TAVARES, Fla., Feb. 17, 2012 (GLOBE NEWSWIRE) -- More than a dozen members of Florida Alimony Reform (FAR) traveled to Tallahassee yesterday to testify before the House Judiciary Committee, in support of HB 549, which eliminates permanent lifetime alimony and brings Florida's out-of-date laws into the 21st century. The Committee voted 17 to 1 to support the bill as recently modified by original sponsor Representative Ritch Workman (R-Brevard), which he describes as "clarifying the law and making it fair to all parties involved." Last week, in hearings in the Senate Judiciary Committee, a different version of the bill was passed 6 to 0.
FAR's co-director, Alan Frisher, a Licensed Financial Advisor and Certified Divorce Financial Analyst (CDFA), was among the people who testified today. He emphasized the damaging effects lifetime alimony has on children, including his own, and urged the Committee to support the bill. FAR member Dr. Gordon Finley, Ph.D., a 72-year-old retired professor of psychology at Florida International University, testified about his research, focusing on fatherhood and divorce for the last decade. He called permanent alimony "the legal remnant of an ancient society that no longer exists." He discussed his two daughters who are in their 20s, and who need financial help with health insurance and education, but because Dr. Finley is required to pay lifetime alimony to his ex-wife, he is unable to help his daughters. "Fairness dictates that whatever resources I have should go to my children," he told the Committee, "but permanent alimony keeps me from giving my daughters the support they need."
Florida is one of very few states in the country that awards permanent lifetime alimony that does not end at retirement but at death of either party or the remarriage of the recipient.
Rep. Workman stressed that HB 549 is "Not an anti-alimony bill. It clarifies law and makes it fair to all parties." The version of HB 549 that passed the Committee today makes major changes to current alimony law. Among the two most dramatic changes, it would eliminate the term "permanent" alimony and replace it with "long-term," and depart from current law by requiring a judge to consider the likelihood that divorce means both parties would have a lower standard of living, instead of requiring the payer to support the payee in the standard of living established in the marriage.

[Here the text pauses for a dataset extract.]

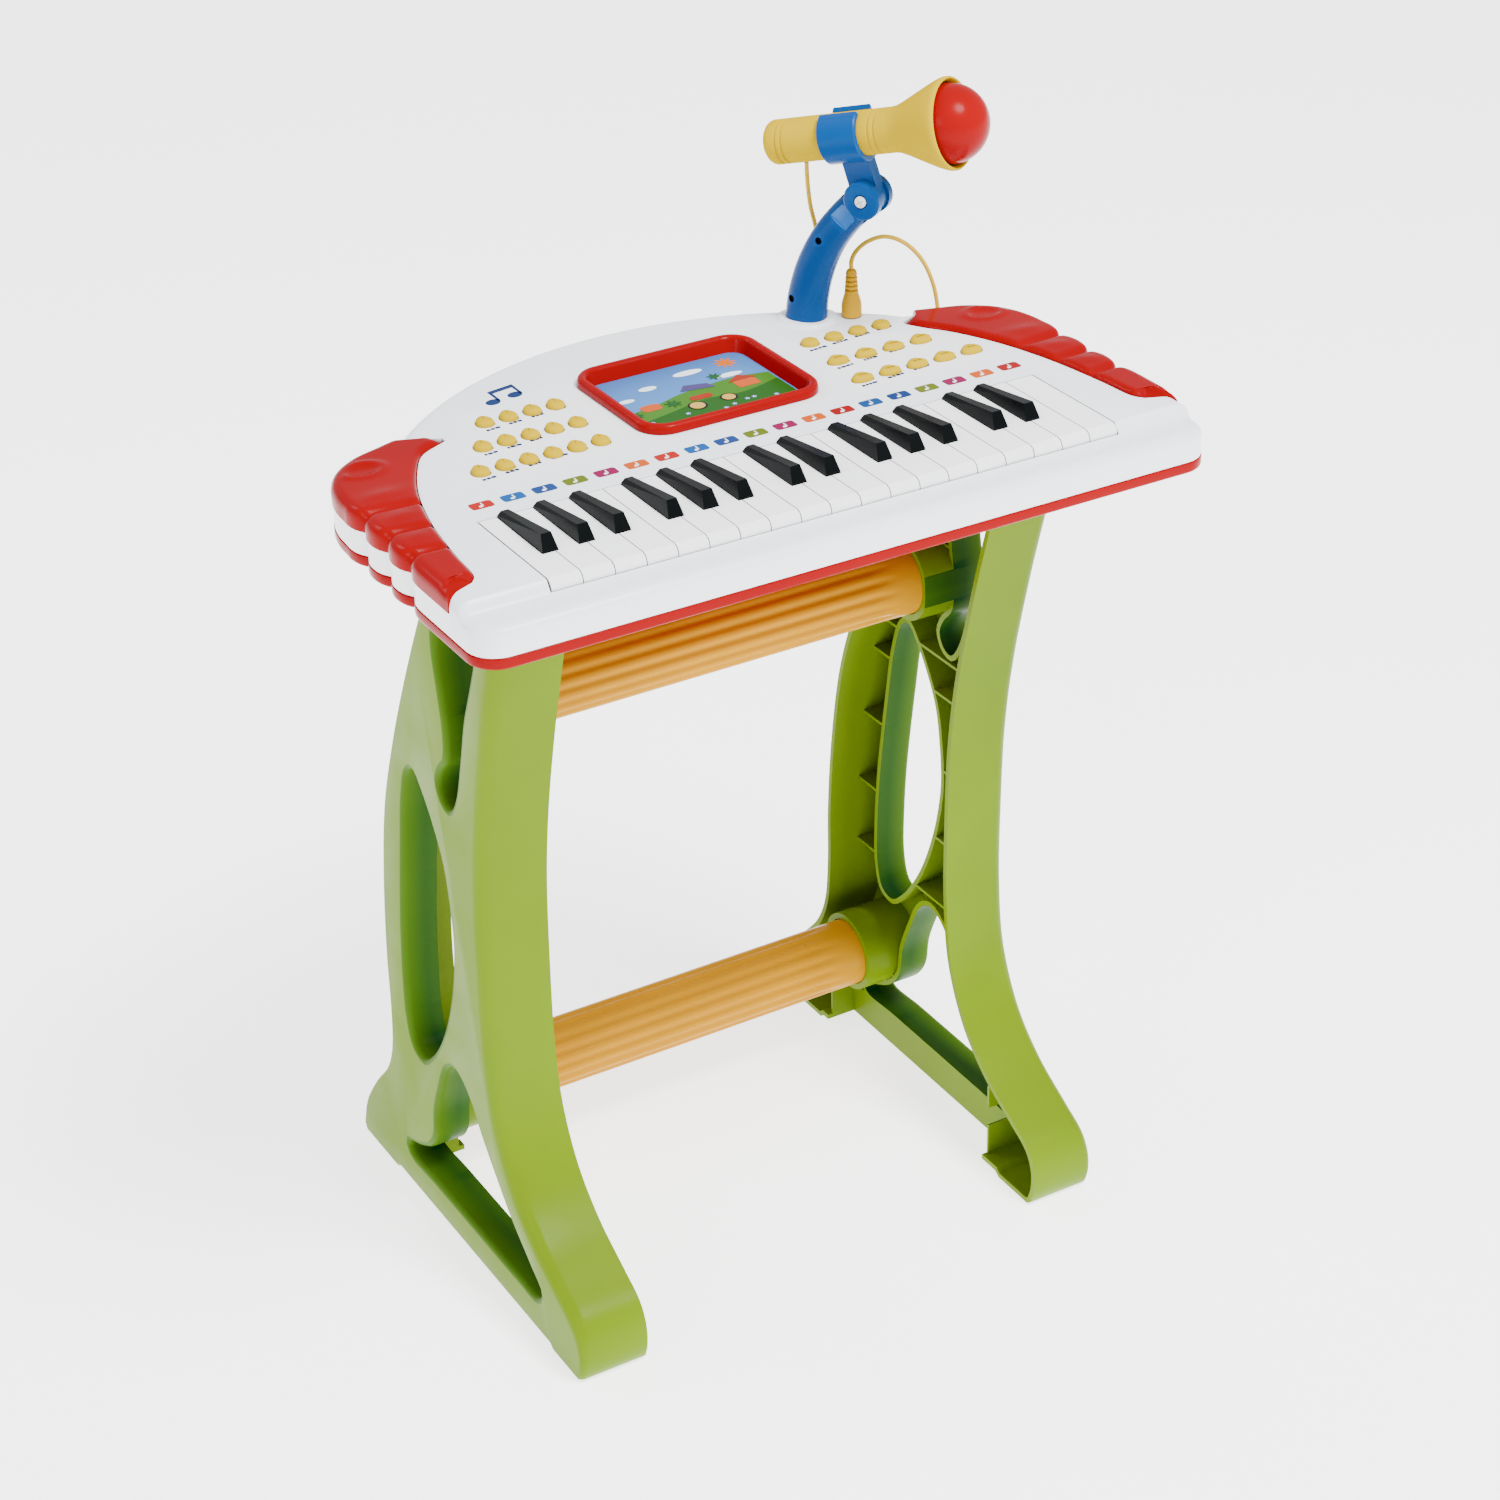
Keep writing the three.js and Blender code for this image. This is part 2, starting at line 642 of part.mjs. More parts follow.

Other provisions of the proposed bill would:
- clarify that adultery can only be used in determining alimony awards if it led to depletion of marital assets or decease in family income;
- make durational alimony the default, instead of the default being long-term alimony; and make alimony last for 50% of the time of the marriage, unless there are special circumstances;
- encourage need-based alimony, through bridge-the-gap awards, which can be combined with rehabilitative and then durational alimony;
- codify current case law that permits alimony payers about to retire to file for modification and argue that retirement is a substantial change of circumstances that could lead to reduction or elimination of alimony payments;
- remove a judge's ability to use a second spouse's income or assets in alimony modifications.
FAR's co-director Alan Frisher continues to work closely with Rep. Workman on the bill's passage through the legislature.